– Эти да, – ответил Бигенд. – Но к Рождеству появятся в продаже недорогие платформы. Однако Фесто гениальны. Мы выбрали их за полную фантастичность, за подсмотренные у природы движения. Они не быстрые, зато люди принимают их за галлюцинации.
Милгрим кивнул и сказал:
– Он едет сюда. Грейси.
– В Лондон?
– Она сказала, он скоро здесь будет.
– У него есть Слейт, – ответил Бигенд. – Так что он знает, что штаны нас интересовали исключительно в плане базовой промышленной разведки. Мы ничем ему не навредили. И «Фоли» тоже.
Милгрим, широко открыв глаза, смотрел то на Бигенда, то на Холлис.
– Мой друг попал в автокатастрофу, – сказала та. – Я должна оставаться в городе, пока не узнаю, что с ним.
Бигенд нахмурился:
– Я его знаю?
– Нет, – ответила Холлис.
– Ничего страшного. Я не планировал отправлять вас прямо сейчас. Скажем, через четыре дня. За это время вы узнаете, выкарабкался ли ваш друг?
– Надеюсь, – ответила Холлис.
48
С помпой
– Вперед, поедешь с помпой, – сказала Хайди Милгриму, когда они подходили к машине.
Милгриму на миг представился розовый гибрид Мосберга и Тазера в руках у Бигенда, и он чуть было не ответил, что у него нет помповика, но тут Хайди добавила: «Нам с Холлис надо поговорить», и Милгрим понял, что она уступает ему свое место на переднем сиденье.
Олдос, которому сообщили, что они выходят, уже завел мотор. Щелкнули, открываясь, замки. Милгрим и Хайди открыли свои дверцы. Он взобрался на сиденье, пока Хайди помогала Холлис залезть, и захлопнул свою дверцу раньше нее. Замки внушительно лязгнули. Олдос с гордостью указал, как плотно и ровно дверцы прилегают к корпусу. Никакой ломик туда не влезет, объявил он, ни даже «челюсти жизни»[37]. Последнего выражения Милгрим не знал, но решил, что это негритянская метафора экзистенциального ужаса.

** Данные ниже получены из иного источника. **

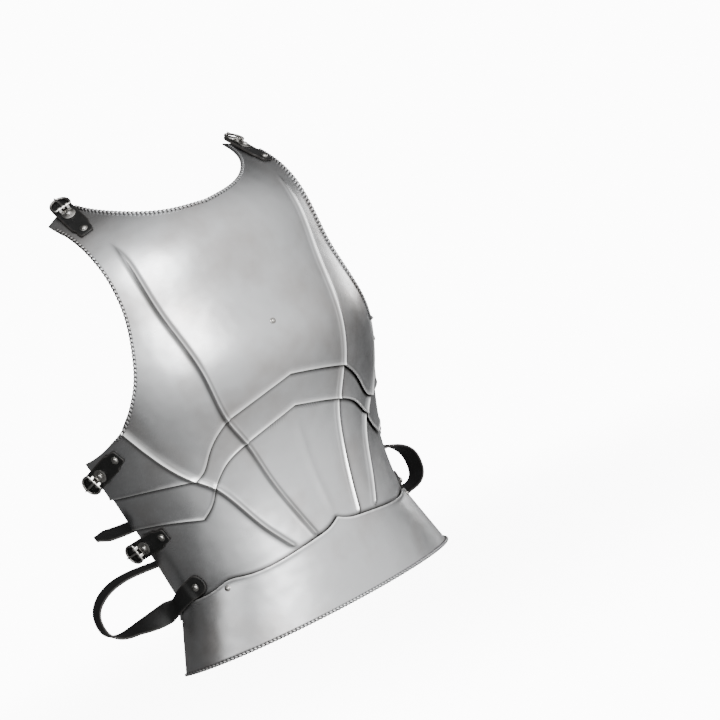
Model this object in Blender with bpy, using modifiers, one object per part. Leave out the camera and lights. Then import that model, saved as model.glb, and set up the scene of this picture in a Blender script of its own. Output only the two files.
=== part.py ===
"""Steel cuirass breastplate: a chest plate, a lame and a waist plate that lap downwards, a flared
skirt, six buckles on leather tabs and two waist straps.

Metres, +Z up. It stands on the hem of the skirt, the chest faces -Y and the wearer's left is +X.
A place on the body's form is (turn, share): degrees round from the front and a share of HEIGHT.
"""

import math

import bmesh
import bpy
import numpy as np
from mathutils import Matrix, Vector

# The body's form
HEIGHT = 0.500
HALF_WIDTH = 0.190
DEPTH = 0.135
HEM_HALF_WIDTH = 0.175
HEM_DEPTH = 0.116
HEM_SET_BACK = 0.0145
WAIST_BLEND = 0.007

# The steel
STEEL = 0.0015
LAP_AIR = 0.0010
LAP_RUN = 0.016
ROLL_RADIUS = 0.0021
RIDGE_HEIGHT = 0.0026
RIDGE_REACH = 0.0075
SIDE_TURN = 95.0
SKIRT_TURN = 90.0

# The rolled edges: where they stop, as a share of the neck's edge and in degrees at the armpit, and
# the corners of their section in degrees, with a flat side to stand on
ROLL_ENDS = 0.93
ARM_ROLL_END = 69.0
FLAT_TURN = 22.5
ROLL_TURNS = (140, 80, FLAT_TURN, -FLAT_TURN)

# The leather and its rivets
LEATHER = 0.0025
SEAT_GAP = 0.0003
TAB_WIDTH = 0.022
TAB_END = 0.010
TAB_STEP = 0.0055
RIVET_SPACING = 0.030
SHANK_RADIUS = 0.0016
DOME_RADIUS = 0.0042
DOME_HEIGHT = 0.0024
HEAD_RADIUS = 0.0032
HEAD_HEIGHT = 0.0010
SMALL_DOME_RADIUS = 0.0033
REAR_AIR = 0.0013
CENTRE_AIR = 0.0022
TAB_AIR = 0.0005
TAB_LEAVES = 0.006
TAB_LOBE_STEP = 0.0025
TAB_FLARE = (0.5, 1.5)
LOBE_STATIONS = (0.98, 0.8)
TIP_STATIONS = (0.6, 0.92)
RIVET_SIDES = 8
DOME_SHOULDER = (0.72, 0.66)
DRILL_LENGTH = 0.024

# The buckles, measured from the bar
BAR_RADIUS = 0.0014
BAR_CLEARANCE = 0.0003
KNUCKLE_WALL = 0.0009
KNUCKLE_WIDTH = 0.0030
KNUCKLE_PLACE = 0.0046
KNUCKLE_SET_IN = 0.0002
CHAPE_RADIUS = 0.0075
CHAPE_STEEL = 0.0012
CHAPE_TO_BAR = 0.0105
RING_RADIUS = 0.0105
RING_TO_BAR = 0.0060
TONGUE_WIDTH = 0.0026
TONGUE_STEEL = 0.0009

# The waist straps
STRAP_WIDTH = 0.024
STRAP_REACH = 0.080
STRAP_ON_BODY = 0.041
STRAP_RISE = (0.0055, 0.0120)
STRAP_BOW = 0.0004
STRAP_LEAN = 0.19
STRAP_TIP = 0.45

# Sections of the body from the waist up, in shares of the named sizes:
# height of HEIGHT, half width of HALF_WIDTH, depth and the centre's step forward of DEPTH
SECTIONS = [
    (0.15, 0.770, 0.810, -0.065),
    (0.28, 0.810, 0.810, -0.085),
    (0.42, 0.900, 0.835, 0.000),
    (0.56, 0.980, 1.000, 0.040),
    (0.70, 1.000, 0.955, 0.050),
    (0.82, 0.975, 0.900, 0.090),
    (0.92, 0.900, 0.700, 0.080),
    (1.00, 0.740, 0.400, 0.000),
]

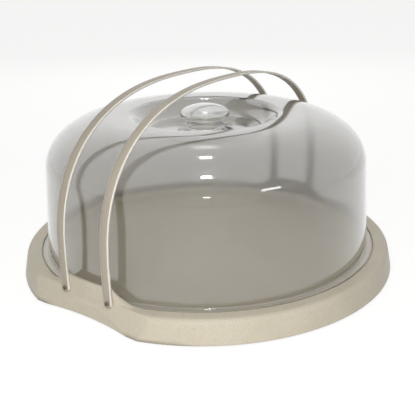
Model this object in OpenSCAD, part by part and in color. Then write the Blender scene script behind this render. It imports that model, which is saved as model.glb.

Он пристегнул ремень безопасности – громоздкую, сложную систему – и откинулся на сиденье, пытаясь осознать: где он сейчас по отношению к неумолимым челюстям жизни? Бигенд вроде бы абсолютно спокойно воспринял известие о его, Милгрима, встречах с федеральным агентом. Да, кстати, и предупреждение Уинни насчет Грейси – тоже. Приступ паники, всего второй за время лечения (если не считать реакции на Уинни в «Кафе-Неро»), был на пустом месте. Впрочем, как и все его прежние панические атаки, не уставала повторять психотерапевт. Его безотчетный ужас – как тележка американских горок, всегда готовая скатиться по наезженной колее в лимбическом мозгу. «Не говорите себе, что боитесь, – советовала она. – Говорите: „у меня страхи“. Отделяйте себя от них».
– Ты не ушла, – сказала Хайди у него за спиной.
– Не ушла, – ответила Холлис. – Сейчас момент неудачный.
– Попробуй как-нибудь его аэростаты. Офигенская штука.
Жесткие ранфлетовские шины подпрыгивали на асфальте. Не то чтобы тут, в Сити, он был такой уж старый, просто переложенный кусками в ходе недавней реконструкции.
Милгрим вздохнул и подался вперед, насколько позволял сложный ремень безопасности. Расслабься, сказал он себе. Живи мгновением, как учила психотерапевт.
И тут блестящий черный автомобиль вылетел на встречку прямо перед ними. Олдос круто свернул направо, в узкую улочку между темными стенами без окон – то ли бетонными, то ли каменными. Сзади взвизгнули шины. Милгрим обернулся, увидел настигающий свет фар.
– Держитесь! – посоветовал Олдос, прибавляя скорость.
В ремнях на поясе и на груди Милгрима что-то лопнуло, и они мгновенно раздулись черными колбасами, заставив его выпрямиться.
– Твою мать, – заметила Хайди с заднего сиденья.
Олдос ускорился еще больше.
И на Милгрима накатил загадочный восторг развязки Хангер-лейн. Мысли исчезли, остались только упоение скоростью и басовый рев турбокомпрессора.
Милгрим обернулся, насколько позволяли надувшиеся ремни. Увидел фары. Черный автомобиль.
Олдос ударил по тормозам. Милгрима развернуло толчком, и он увидел впереди другую пару фар.
– Отлично, – процедил Олдос, скаля зубы – очень белые в свете надвигающихся фар.